Only 12 percent of all securitized subprime adjustable-rate loans in California would qualify for fixed payments under a similar agreement between the state and four mortgage servicers last month, the Barclays analysts wrote, based on an announcement saying the deal applies to borrowers who occupy homes, have been making on-time payments and can't afford higher rates.
Home Price Declines
Assuming that half of subprime balances default or are repaid before rate resets, another 30 percent of borrowers don't qualify because they've missed payments and 20 percent of modified loans eventually default anyway, the Paulson plan only eliminate losses of 60 cents per $100 of subprime loans, versus a total that may be as high as $18 to $20, they wrote.
The extent of home price declines and economic conditions will have a ``far greater impact'' on the rates of loan modifications and foreclosures, wrote UBS's Zimmerman, who is also based in New York.

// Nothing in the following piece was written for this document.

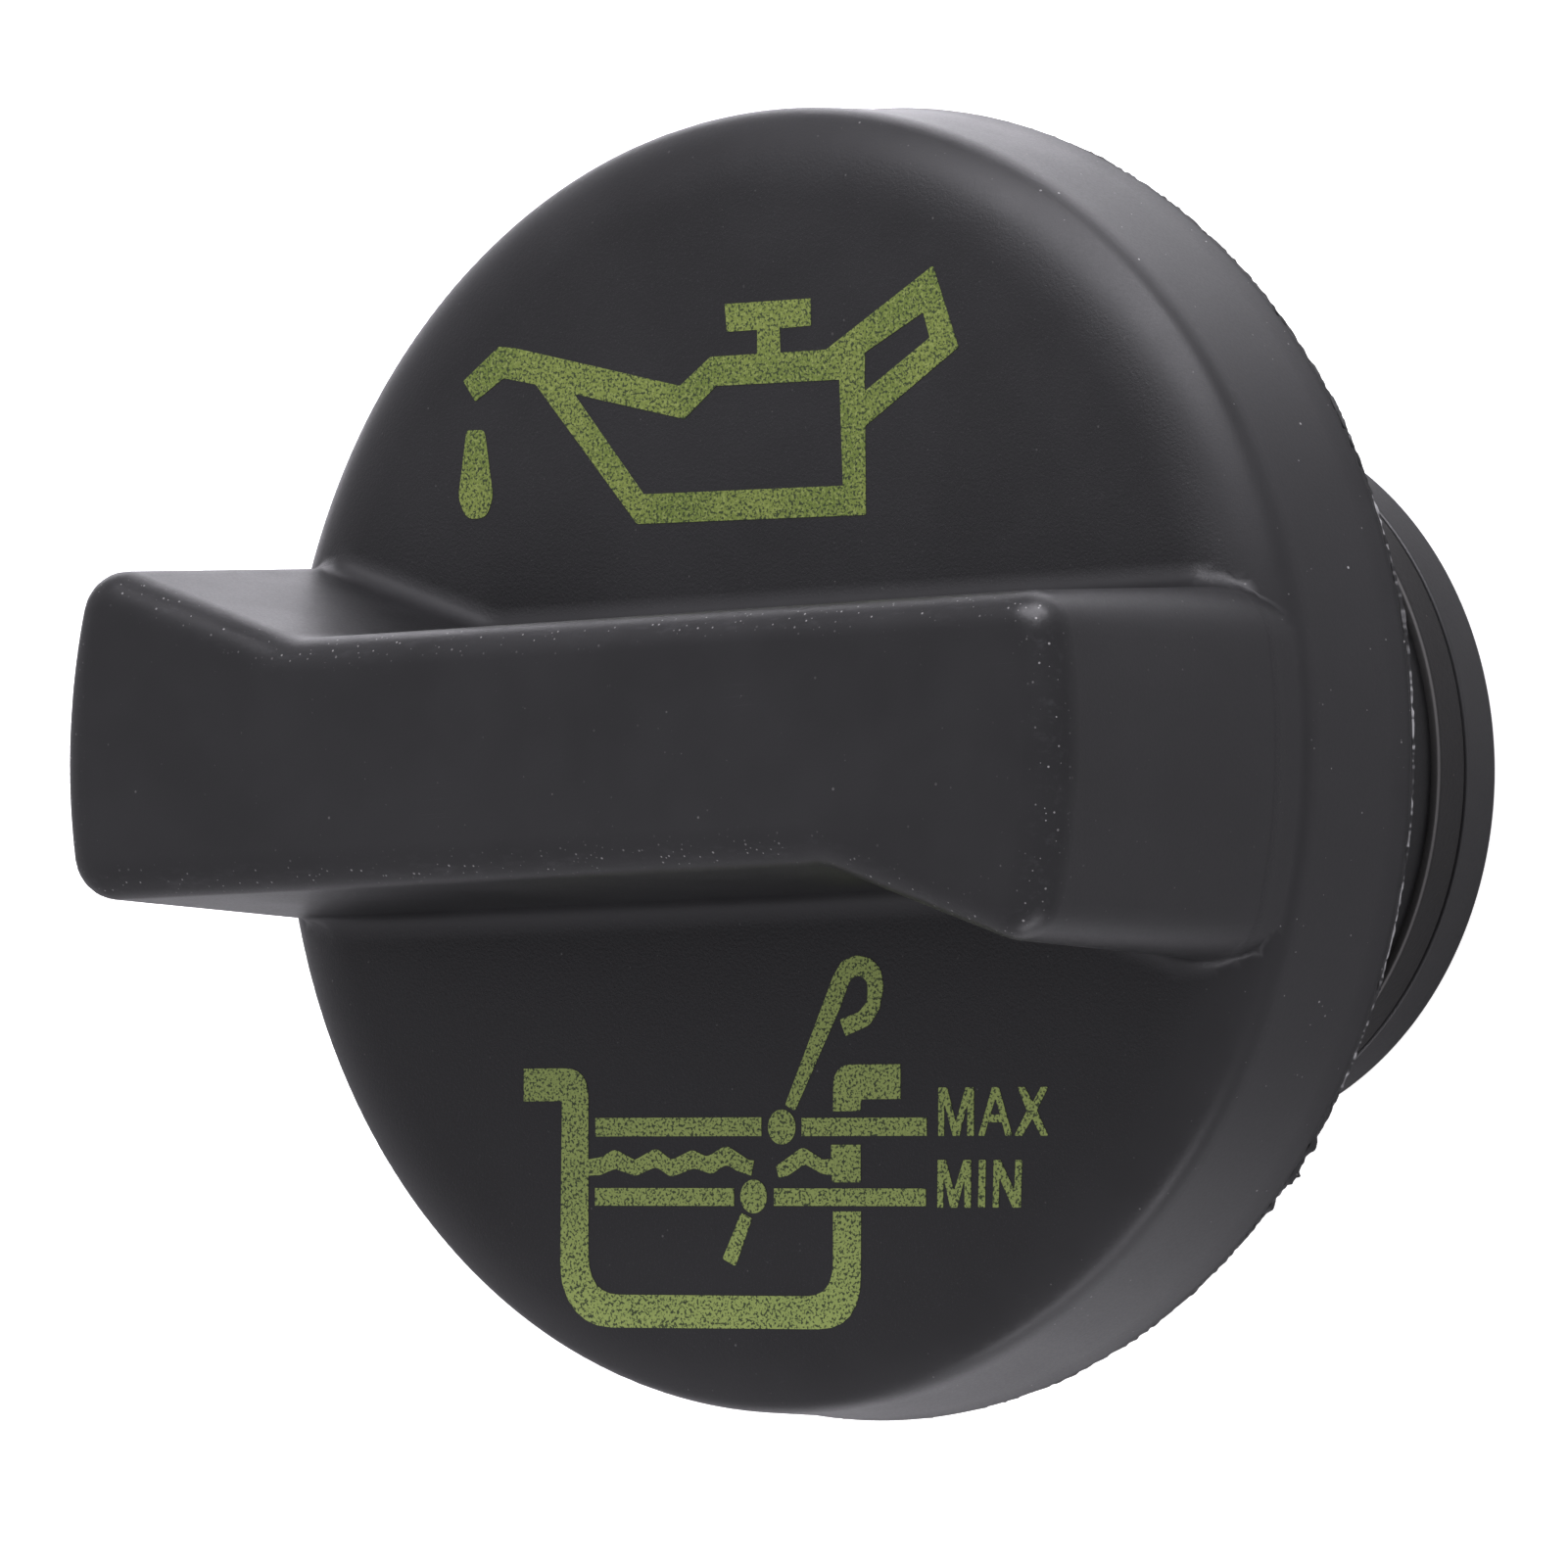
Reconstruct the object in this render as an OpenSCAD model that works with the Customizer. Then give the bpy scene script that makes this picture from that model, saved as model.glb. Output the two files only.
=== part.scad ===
// Quarter-turn oil filler cap: a round knob with a bar grip, a plug that goes down
// the filler neck, and a rubber seal ring near the plug's end.
// The cap stands on the plug's end, with its face up. +Z points out of the face,
// X runs along the grip. Lengths are in millimetres, angles in degrees.

/* [Knob] */
// Diameter over the lip at the skirt's rear edge
skirt_d = 66; // [60:0.5:76]
// Height of the flat face above the skirt's rear edge
face_rise = 10.3; // [9.5:0.1:14]
// Draft angle of the skirt's outer wall
skirt_draft = 3; // [1:0.5:5]
// Thickness of the skirt wall at its rear edge
skirt_wall = 2.4; // [1.8:0.1:3.5]
// Thickness of the disc under the face
disc_wall = 2.6; // [2:0.1:3.5]
// How far the lip at the rear edge stands out of the skirt
lip_out = 0.2; // [0.1:0.05:0.5]
// Height of that lip
lip_h = 1.8; // [1:0.1:3]
// Radius of the wide arc where the face turns down into the shoulder
shoulder_wide_r = 6; // [4:0.5:8]
// Angle at which the wide arc passes into the tight one
shoulder_turn = 41; // [25:1:50]
// Radius of the tight arc between the shoulder and the skirt
shoulder_tight_r = 1.8; // [1.2:0.1:2.4]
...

``I think it's lip service and essentially not meaningful,'' said Michael Burry, president of Cupertino, California-based hedge-fund firm Scion Capital LLC, which manages about $1 billion. ``It will only help those who don't need to be helped.''
Scion's Value Fund gained 85 percent during the first nine months of 2007, helped by bets that subprime-mortgage defaults would rise, according to an Oct. 17 investor letter.
California's agreement with servicers including Litton and Countrywide Financial Corp. was ``only incrementally new news'' because it leaves the details of which borrowers qualify to loan servicers, New York-based Credit Suisse Group analysts led by Rod Dubitsky wrote in a Nov. 30 report.
Regulatory Pressure
If the Treasury plan lays out specific details regarding which borrowers should qualify, ``it should significantly reduce modification cost,'' potentially encouraging more loan reworking, they wrote. Regulatory pressure may also prod a ``minimal'' increase in loan modifications, UBS's Zimmerman said.

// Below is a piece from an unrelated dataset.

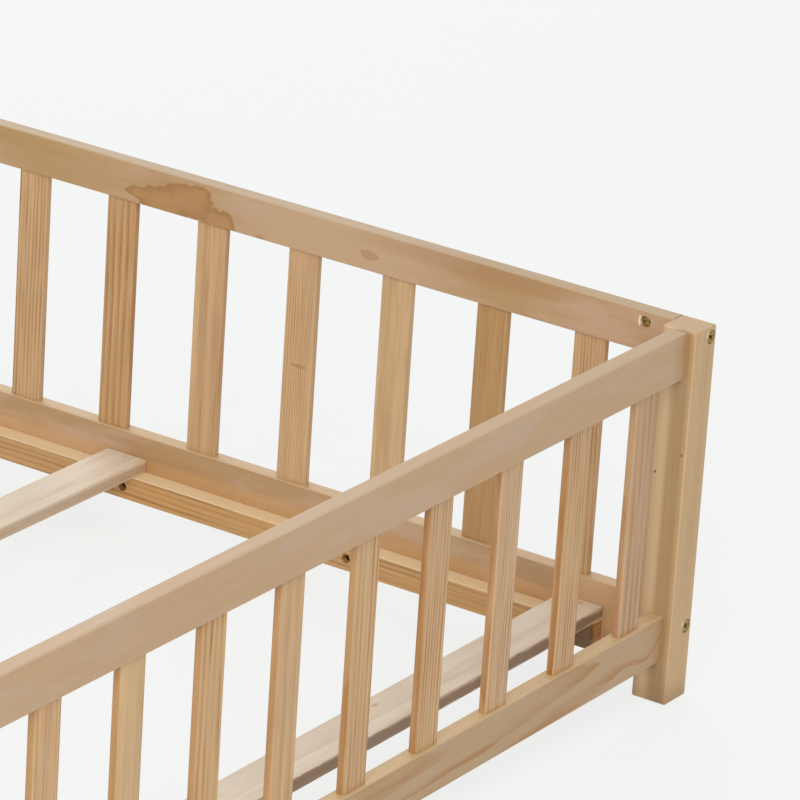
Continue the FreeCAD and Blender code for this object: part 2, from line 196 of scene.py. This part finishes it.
def bent(tree, place, centre, reach, lift):
    """Swing the grain by lift, in mm, near a centre, fading out smoothly over its reach."""
    far = counted(tree, place, centre, reach)
    square = add(tree, "VectorMath", "DOT_PRODUCT", [far, far], "Value")
    hill = add(tree, "Math", "POWER", [1 / math.e, square])
    push = add(tree, "VectorMath", "SCALE", {0: Vector(lift) * MM, "Scale": hill})
    return add(tree, "VectorMath", "SUBTRACT", [place, push])


# how far egg shapes of one mark melt together, and where a mark's rim begins and is darkest
EGGS_MELT = 0.2
RIM = (0.45, 0.95)


def marked(tree, place, colour, tint, strength, eggs, soft=0.3, ragged=0.0, grit_mm=19.5, rim=None):
    """Tint a region of merged egg shapes, each a centre and half sizes in mm from the post's foot.
    Soft is how far its outline fades, ragged how far it strays, and grit_mm how coarsely.
    A rim colour makes it darker towards its outline, as a dried stain is."""
    far = None
    for centre, reach in eggs:
        one = add(tree, "VectorMath", "LENGTH", [counted(tree, place, centre, reach)], "Value")
        far = add(tree, "Math", "SMOOTH_MIN", [far, one, EGGS_MELT]) if far else one
    if ragged:
        rough = add(tree, "TexNoise", {}, {"Vector": place, "Scale": fineness(grit_mm), "Detail": 4.0})
        stray = add(tree, "Math", "SUBTRACT", [rough, 0.5])
        far = add(tree, "Math", "MULTIPLY_ADD", [stray, ragged, far])
    if rim:
        outer = add(tree, "MapRange", EASED, [far, *RIM])
        tint = add(tree, "Mix", COLOURS, {0: outer, 6: tint, 7: rim}, 2)
    share = add(tree, "MapRange", EASED, [far, 1 + soft, 1 - soft, 0.0, strength])
    return add(tree, "Mix", COLOURS, {0: share, 6: colour, 7: tint}, 2)


def swayed(tree, place, wave_mm, reach_mm):
    """Push places about by up to about reach_mm, in waves of about wave_mm."""
    waves = add(tree, "TexNoise", {}, {
        "Vector": place, "Scale": fineness(wave_mm), "Detail": 1.0}, "Color")
    centred = add(tree, "VectorMath", "SUBTRACT", [waves, (0.5, 0.5, 0.5)])
    push = [NOISE_SWING * reach_mm * MM] * 3
    return add(tree, "VectorMath", "MULTIPLY_ADD", [centred, push, place])


def growth_rings(tree, place, c):
    """Brown ring lines as a share of summer wood: each darkens slowly outwards and ends sharply."""
    wandered = swayed(tree, place, WANDER_WAVE_MM, c["wander_mm"])
    wandered = swayed(tree, wandered, CROWD_WAVE_MM, c["crowd_mm"])
    ring_looks = {"wave_type": "RINGS", "rings_direction": "Z", "wave_profile": "SAW"}
    rings = add(tree, "TexWave", ring_looks, {
        "Vector": wandered, "Scale": WAVE_TURN / (c["ring_mm"] * MM), "Distortion": c["wobble"],
        "Detail": 2.0, "Detail Scale": 1.0, "Detail Roughness": 0.6}, "Fac")
    rise = add(tree, "MapRange", EASED, [rings, c["line_from"], LINE_FULL])
    fall = add(tree, "MapRange", EASED, [rings, 1.0, LINE_FALLS])
    uneven = add(tree, "TexNoise", {}, {
        "Vector": wandered, "Scale": fineness(LINE_BREAK_MM), "Detail": 1.0})
    weights = [share * c["late_share"] for share in LINE_WEIGHTS]
    weight = add(tree, "MapRange", EASED, [uneven, *NOISE_RANGE, *weights])
    line = add(tree, "Math", "MULTIPLY", [rise, fall])
    return add(tree, "Math", "MULTIPLY", [line, weight])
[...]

``The only way to ensure a major increase in modifications is for the Federal government to impose a massive, wholesale modification, but that would call into question the sanctity of the legal documents of securitization,'' he wrote. ``From all reports no one is seriously considering such an approach.''
For less-senior classes of bonds created in securitizations of subprime mortgages, any potential reduction in losses from government-sponsored modifications probably won't be enough, Deutsche Bank AG analysts including Karen Weaver and Anthony Thompson wrote in a report today.

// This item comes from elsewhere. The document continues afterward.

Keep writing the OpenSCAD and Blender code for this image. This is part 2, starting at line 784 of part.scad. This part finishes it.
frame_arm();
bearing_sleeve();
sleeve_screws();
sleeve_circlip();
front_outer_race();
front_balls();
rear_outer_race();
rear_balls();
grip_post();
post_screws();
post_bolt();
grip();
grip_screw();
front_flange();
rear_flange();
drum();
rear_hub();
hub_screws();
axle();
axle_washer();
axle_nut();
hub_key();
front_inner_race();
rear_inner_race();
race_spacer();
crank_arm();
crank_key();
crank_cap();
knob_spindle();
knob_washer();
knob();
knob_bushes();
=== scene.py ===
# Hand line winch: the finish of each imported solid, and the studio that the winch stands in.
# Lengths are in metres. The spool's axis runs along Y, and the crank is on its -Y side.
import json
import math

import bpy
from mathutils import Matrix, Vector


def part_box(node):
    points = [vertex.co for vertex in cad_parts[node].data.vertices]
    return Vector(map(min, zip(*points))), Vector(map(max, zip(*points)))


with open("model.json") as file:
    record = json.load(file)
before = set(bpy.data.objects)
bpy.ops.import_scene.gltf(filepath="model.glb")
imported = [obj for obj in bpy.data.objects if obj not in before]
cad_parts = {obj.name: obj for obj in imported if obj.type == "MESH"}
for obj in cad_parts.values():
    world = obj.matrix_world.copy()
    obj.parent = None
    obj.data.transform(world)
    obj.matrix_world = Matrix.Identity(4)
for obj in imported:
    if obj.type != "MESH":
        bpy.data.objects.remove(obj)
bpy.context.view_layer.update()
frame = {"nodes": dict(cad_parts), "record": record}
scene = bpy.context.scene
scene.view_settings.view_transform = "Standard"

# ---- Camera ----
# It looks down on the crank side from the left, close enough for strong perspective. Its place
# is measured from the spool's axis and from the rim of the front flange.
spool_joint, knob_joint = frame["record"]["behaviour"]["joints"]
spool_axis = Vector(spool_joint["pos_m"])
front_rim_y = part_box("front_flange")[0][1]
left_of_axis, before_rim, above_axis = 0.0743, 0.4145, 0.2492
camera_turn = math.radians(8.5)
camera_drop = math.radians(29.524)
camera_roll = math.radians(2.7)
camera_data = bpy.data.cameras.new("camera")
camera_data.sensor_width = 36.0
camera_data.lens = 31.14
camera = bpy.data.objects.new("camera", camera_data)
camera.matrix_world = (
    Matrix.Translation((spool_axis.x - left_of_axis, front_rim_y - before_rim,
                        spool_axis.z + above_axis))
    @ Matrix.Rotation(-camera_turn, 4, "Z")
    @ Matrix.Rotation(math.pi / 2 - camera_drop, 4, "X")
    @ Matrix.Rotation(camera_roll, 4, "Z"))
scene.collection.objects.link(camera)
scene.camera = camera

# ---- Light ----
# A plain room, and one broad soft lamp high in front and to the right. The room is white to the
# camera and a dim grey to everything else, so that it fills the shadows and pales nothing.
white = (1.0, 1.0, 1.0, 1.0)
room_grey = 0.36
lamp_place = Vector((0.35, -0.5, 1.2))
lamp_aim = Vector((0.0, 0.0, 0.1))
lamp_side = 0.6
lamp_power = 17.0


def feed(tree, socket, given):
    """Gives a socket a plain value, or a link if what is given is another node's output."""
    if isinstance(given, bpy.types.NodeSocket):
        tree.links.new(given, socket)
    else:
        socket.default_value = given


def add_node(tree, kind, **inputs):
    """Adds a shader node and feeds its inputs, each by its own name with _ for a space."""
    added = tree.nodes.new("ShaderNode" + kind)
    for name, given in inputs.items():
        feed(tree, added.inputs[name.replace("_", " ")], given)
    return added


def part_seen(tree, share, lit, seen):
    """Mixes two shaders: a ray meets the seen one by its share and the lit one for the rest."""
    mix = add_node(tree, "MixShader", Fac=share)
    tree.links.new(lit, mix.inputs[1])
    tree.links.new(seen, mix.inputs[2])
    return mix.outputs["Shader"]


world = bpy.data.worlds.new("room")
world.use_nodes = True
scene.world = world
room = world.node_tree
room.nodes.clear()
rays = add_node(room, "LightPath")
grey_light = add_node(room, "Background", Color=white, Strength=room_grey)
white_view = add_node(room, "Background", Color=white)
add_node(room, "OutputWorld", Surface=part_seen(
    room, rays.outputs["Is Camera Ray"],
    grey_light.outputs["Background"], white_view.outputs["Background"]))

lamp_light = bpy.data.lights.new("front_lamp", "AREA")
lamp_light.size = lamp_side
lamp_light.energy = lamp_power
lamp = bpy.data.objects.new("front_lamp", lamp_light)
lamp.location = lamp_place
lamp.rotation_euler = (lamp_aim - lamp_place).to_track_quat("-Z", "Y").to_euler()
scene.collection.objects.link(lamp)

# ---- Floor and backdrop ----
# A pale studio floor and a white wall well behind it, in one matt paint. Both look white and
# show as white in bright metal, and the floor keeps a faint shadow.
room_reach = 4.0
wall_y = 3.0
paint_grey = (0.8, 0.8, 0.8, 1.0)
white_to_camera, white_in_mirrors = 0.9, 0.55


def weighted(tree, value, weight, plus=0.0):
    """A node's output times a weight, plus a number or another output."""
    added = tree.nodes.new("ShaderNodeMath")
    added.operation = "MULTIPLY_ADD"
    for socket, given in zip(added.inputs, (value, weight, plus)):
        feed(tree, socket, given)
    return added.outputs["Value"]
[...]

Collateralized Debt Obligations
``No amount of government intervention less a complete bailout will save'' subprime-mortgage bonds that originally carried low-investment-grade ratings, they wrote.
Such bonds serve as the holdings of a type of collateralized debt obligation that accounts for about half of the $650 billion of the asset-backed-bond CDO market, the largest source of losses for banks. Higher-rated bonds from those CDOs also account for some of the holdings of other categories of CDOs, which repackage assets such as mortgage bonds and buyout loans into new securities with varying risks.
Modifying loans too aggressively may harm mortgage-bond investors more than it helps them, and not just because the action may reduce payments from borrowers who don't need the help, said David Stevens, head of a home-lending venture for Fairfax, Virginia-based realty firm Long & Foster Cos.
``In more cases than not, you're either deferring a problem that will end up being more costly'' because of declining home prices or issues that can't be cured, or cutting borrower payments unnecessarily, said Stevens, who once held executive roles at a servicer purchased last year by Charlotte, North Carolina-based Wachovia Corp.